In fact, unless they’re a Daily Mail reader who lives here, or they sometimes listen to BBC Radio 5 at 11 o’clock on a weekend night, they’re not going to have a scooby doo who the big man is.
Yet it’s a fact that Nolan, on £409,999, earns much the same as Fiona Bruce (a national treasure in anyone’s book) and considerably more than the excellent Naga Munchetty, Sophie Raworth, Laura Kuenssberg and the BBC’s Economics Editor, Faisal Islam, who gets a palty £246k.
Well worth the money, Faisal is. We’ve learnt a lot from him. No comment otherwise.
Antrim? Yes, Of Course, Ma’am
They’ve all got to do it, haven’t they? As soon as there’s a sniff of the White House, they’ve just got to dig up some Irish roots.
So we’re all indebted to the local historian who has shed light on the apparent County Antrim links of US Vice-President and potential President Kamala Harris, who at first glance doesn’t have that red-faced County Antrim look about her. But let’s not be doubters. Look at Barrack O’Bama.
Kamala, as we all know, is of Indian and Afro-Jamaican descent. Her mother, Shyamala Gopalan, was born in Madras (now Chennai) in India, while her father, Donald Harris, was born in Brown’s Town, Jamaica. But Brown’s Town -wait for it – was said to be founded by Antrim man Hamilton Brown.
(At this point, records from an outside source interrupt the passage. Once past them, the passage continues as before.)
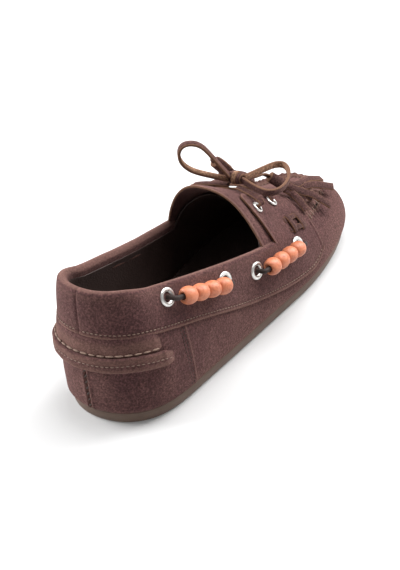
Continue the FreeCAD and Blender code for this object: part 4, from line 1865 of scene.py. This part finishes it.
@dataclass
class Beads:
    """Wooden beads and the leather thong that carries them."""

    size: float = 10.4
    long: float = 9.4
    bore: float = 3.9
    clear: float = 1.2
    thong: float = 1.5
    droops: tuple = (1.6, 0.0)
    steps: int = 48

    def bead(self, name: str, centre: Array, line: Array, seed: int) -> bpy.types.Object:
        """One turned bead, a little uneven, with eased bore edges.

        Args:
            name: name to give.
            centre: centre, in mm.
            line: direction of the thong.
            seed: seed of the unevenness.

        Returns:
            The bead object.
        """
        r, h, b = self.size / 2, self.long / 2, self.bore / 2
        rng = np.random.default_rng(seed)
        swell = 1 + rng.uniform(-0.03, 0.0)
        section = [(b, -h + 0.9), (b + 0.15, -h + 0.35), (b + 0.5, -h + 0.12)]
        for k in range(1, 16):
            a = -math.pi / 2 + math.pi * k / 16
            belly = (r * swell - b - 0.5) * math.cos(a) ** 0.9
            section.append((b + 0.5 + belly, h * math.sin(a) * 0.985))
        section += [(b + 0.5, h - 0.12), (b + 0.15, h - 0.35), (b, h - 0.9)]

        def flat(radius: float, turn: float) -> float:
            """Slightly oval outside, with a round bore."""
            return 1 - 0.02 * math.cos(2 * turn + seed) if radius > b + 1 else 1
        upright = np.array([0.2, 0.1, 1.0])
        return turned(name, centre, line, upright, section, self.steps, Finish.BEAD, flat)

    def build(self) -> None:
        """Thread both rows."""
        ride_high = BAND_OUT + self.size / 2 + self.clear
        axes = {j["child"]: np.array(j["axis"]) for j in frame["joints"] if j["type"] == "slide"}
        thongs = []
        for row, (word, droop) in enumerate(zip(("rear", "front"), self.droops)):
            (ya, za), (yb, zb) = BEAD_EYES[2 * row:2 * row + 2]
            in_a, n_a = LAST.on_band(ya, za, 1, 0.4)
            in_b, n_b = LAST.on_band(yb, zb, 1, 0.4)
            drop = np.array([0, 0, droop])
            out_a, out_b = in_a + n_a * ride_high - drop, in_b + n_b * ride_high - drop
            run = (out_b - out_a) / np.linalg.norm(out_b - out_a)
            line = nurbs_line([in_a, in_a + n_a * 3.6, out_a, out_a + run * 4, out_b - run * 4,
                               out_b, in_b + n_b * 3.6, in_b], 10)
            thongs.append(tube("thong", line, self.thong, Finish.THONG))
            for k in range(1, 5):
                node = f"bead_{word}_{k}_right"
                low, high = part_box(node)
                centre = (np.array(low) + np.array(high)) / 2 / MM
                piece = self.bead(f"{node}_turned", centre, axes[node], 10 * row + k)
                settle(piece, node, "bead_wood", node)
        settle(join("bead_thongs_right", thongs), ROOT, "thong_leather", "bead_thong_right")


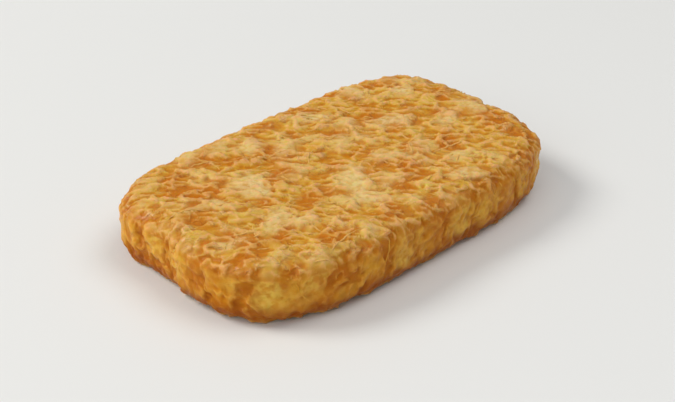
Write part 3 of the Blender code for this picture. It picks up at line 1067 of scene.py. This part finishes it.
def crust_colour(mix):
    """The colour of the potato: golden, pale on the broad strips, and painted browner shade in the
    creases.
    """
    hollow, broad = mix.stored("hollow"), mix.stored("broad_hollow")
    pale, side = mix.stored("pale"), mix.stored("side")
    drift = mix.range(mix.noise(DRIFT_SPAN, detail=3.0), *DRIFT_RANGE)
    colour = plain_colour(mix, side, drift)
    # Painted shade: the deep places darkened towards the pits' gold, less where the drift is light
    near_share, broad_share = HOLLOW_SHADE_SHARES
    hollow_shade = mix.math("MULTIPLY_ADD", hollow, near_share, mix.times(broad, broad_share))
    hollow_shade = mix.times(mix.range(hollow_shade, *HOLLOW_SHADE_RANGE), mix.range(drift, *HOLLOW_SHADE_DRIFT))
    colour = mix.mix(mix.times(hollow_shade, HOLLOW_SHADE_TINT), colour, PIT_GOLD_AND_SHADE)
    pale_colour = mix.mix(side, PALE, SIDE_PALE)
    colour = mix.mix(mix.times(paleness(mix, side), PALE_TINT), colour, pale_colour)
    not_pale = mix.range(pale, *NOT_PALE)
    painted_crease_shade = creases(mix, side, hollow, broad, not_pale)
    colour = mix.mix(mix.times(painted_crease_shade, CREASE_SHADE_TINT), colour, CREASE_SHADE)
    brown = browning(mix, hollow, not_pale)
    colour = mix.mix(mix.times(brown, BROWN_TINT), colour, BROWN)
    # The ridges' peach: partly their own colour, partly a painted highlight
    ridge = mix.times(ridges(mix, pale, hollow, brown), RIDGE_AND_HIGHLIGHT_TINT)
    colour = mix.mix(ridge, colour, mix.mix(side, RIDGE_PEACH_AND_HIGHLIGHT, SIDE_RIDGE_AND_HIGHLIGHT))
    # The foot band: partly browning, partly painted shade near the floor
    foot = mix.times(mix.stored("foot"), mix.range(mix.noise(FOOT_MOTTLE_SPAN), *FOOT_MOTTLE))
    return mix.mix(mix.times(foot, FOOT_BROWN_AND_SHADE_TINT), colour, FOOT_BROWN_AND_SHADE)


def crust_roughness(mix):
    grease = mix.range(mix.noise(GREASE_SPAN), *GREASE_RANGE)
    dull = mix.math(
        "ADD", mix.times(grease, GREASE_DULLS), mix.times(mix.stored("ridge"), RIDGES_DULL)
    )
    dull = mix.math("SUBTRACT", dull, mix.times(mix.stored("pale"), PALE_SHINES))
    return mix.math("ADD", dull, ROUGHNESS)


def crust_wrinkles(mix):
    """The finest relief, flatter on the pale strips and on the wall."""
    pale = mix.stored("pale")
    wrinkles = mix.times(fine_lines(mix), mix.range(pale, *WRINKLES_ON_PALE))
    wrinkles = mix.times(wrinkles, mix.range(mix.stored("side"), *WRINKLES_ON_SIDE))
    grit = mix.times(mix.noise(GRIT_SPAN, detail=3.0), mix.range(pale, *GRIT_ON_PALE))
    return mix.bump(mix.math("MULTIPLY_ADD", grit, GRIT_SHARE, wrinkles), WRINKLE_HEIGHT)


def fried_potato(name, subsurface):
    material = bpy.data.materials.new(name)
    material.use_nodes = True
    mix = Mixer(material)
    shader = material.node_tree.nodes["Principled BSDF"].inputs
    oil = mix.range(mix.noise(OIL_SPAN), *OIL)
    mix.feed(shader["Base Color"], crust_colour(mix))
    mix.feed(shader["Roughness"], crust_roughness(mix))
    mix.feed(shader["Coat Weight"], mix.times(oil, mix.range(mix.stored("side"), *OIL_ON_SIDE)))
    mix.feed(shader["Normal"], crust_wrinkles(mix))
    shader["Coat Roughness"].default_value = OIL_ROUGHNESS
    shader["IOR"].default_value = IOR
    shader["Specular IOR Level"].default_value = SPECULAR
    shader["Subsurface Weight"].default_value = subsurface
    shader["Subsurface Radius"].default_value = SUBSURFACE_RADIUS
    shader["Subsurface Scale"].default_value = SUBSURFACE_SCALE
    return material


def pale_floor():
    material = bpy.data.materials.new("pale floor")
    material.use_nodes = True
    mix = Mixer(material)
    shader = material.node_tree.nodes["Principled BSDF"].inputs
    cloud = mix.noise(FLOOR_CLOUD_SPAN, detail=1.0)
    mix.feed(shader["Base Color"], mix.mix(cloud, FLOOR_LOW, FLOOR_HIGH))
    shader["Roughness"].default_value = FLOOR_ROUGHNESS
    return material


def build_floor():
    mesh = bpy.data.meshes.new("floor")
    sheet = bmesh.new()
    bmesh.ops.create_grid(sheet, x_segments=1, y_segments=1, size=FLOOR_SIZE / 2)
    sheet.to_mesh(mesh)
    sheet.free()
    mesh.materials.append(pale_floor())
    floor = bpy.data.objects.new("floor", mesh)
    bpy.context.scene.collection.objects.link(floor)
    floor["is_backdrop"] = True


def build_light(name, place, size, power, colour):
    light = bpy.data.lights.new(name, "AREA")
    light.shape = "DISK"
    light.size = size
    light.energy = power
    light.color = colour
    lamp = bpy.data.objects.new(name, light)
    lamp.location = place
    aim = Vector(LIT_POINT) - Vector(place)
    lamp.rotation_euler = aim.to_track_quat("-Z", "Y").to_euler()
    bpy.context.scene.collection.objects.link(lamp)


def build_studio():
    world = bpy.data.worlds.new("studio")
    world.use_nodes = True
    background = world.node_tree.nodes["Background"].inputs
    background["Color"].default_value = SKY
    background["Strength"].default_value = SKY_STRENGTH
    bpy.context.scene.world = world
    for row in LIGHTS:
        build_light(*row)
    bpy.context.scene.view_settings.view_transform = "Standard"


def build_camera():
    lens = bpy.data.cameras.new("camera")
    lens.lens = LENS
    lens.sensor_width = SENSOR
    lens.clip_start = CLIP_START
    camera = bpy.data.objects.new("camera", lens)
    back = Vector(VIEW_BACK).normalized()
    turn = back.to_track_quat("Z", "Y").to_matrix().to_4x4() @ Matrix.Rotation(ROLL, 4, "Z")
    camera.matrix_world = Matrix.Translation(Vector(AIM) + back * DISTANCE) @ turn
    bpy.context.scene.collection.objects.link(camera)
    bpy.context.scene.camera = camera


def write_sizes():
    boxes = {"cad": CAD_BOX, "visual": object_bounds()}
    {name: [list(corner) for corner in box] for name, box in boxes.items()}


build_camera()
build_studio()
build_floor()
crust = build_crust(fried_potato("fried potato", SUBSURFACE))
build_threads(crust, fried_potato("crisp potato", CRISP_SUBSURFACE))
write_sizes()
“My roots go back, within my lifetime, to my paternal grandmother Miss Chrishy (née Christiana Brown, descendant of Hamilton Brown (Antrim) who is on record as plantation and slave owner and founder of Brown’s Town and to my maternal grandmother Miss Iris,” Donald Harris, a former Stanford University professor, is reported to have said about his background.
There you have it. It raises a few slightly disturbing questions about Mr. Brown’s relationship with his slaves back in the day, but let’s not go there.
If you’re Irish, Kamala, come into the parlour. There’s a welcome there for you.
Swinging In The Rain
Relentless drizzle, rain coming lengthways up the fairway, and temperatures more akin to November than July. The world’s best golfers got a taste of what they might expect next summer at the Open Championship held last week at Royal Troon on Scotland’s Ayrshire coast.
As the crow flies, it’s a short hop from there to next July’s venue, Royal Portrush. And these courses sort the men out from the boys, don’t they?
Unfortunately, our own Rory McIlroy turned out to be one of the boys. The fans who took a run over on the ferry for the weekend’s golf weren’t going to see Rory. He’d long gone, probably back to Florida. And therein lies the problem. When you’re used to manicured golf courses and when winter means 24 degrees, the West of Scotland or North of Ireland can be a bit of a culture shock.
Mind you, it didn’t seem to faze Xander Shauffele, a native of San Diego, who mastered the Troon links with true professionalism.
Tourism Northern Ireland wasted no time in pointing out that, now that Troon is done and dusted, the clock is ticking towards next July and the fairways – and brutal rough – of Portrush. Bring it on.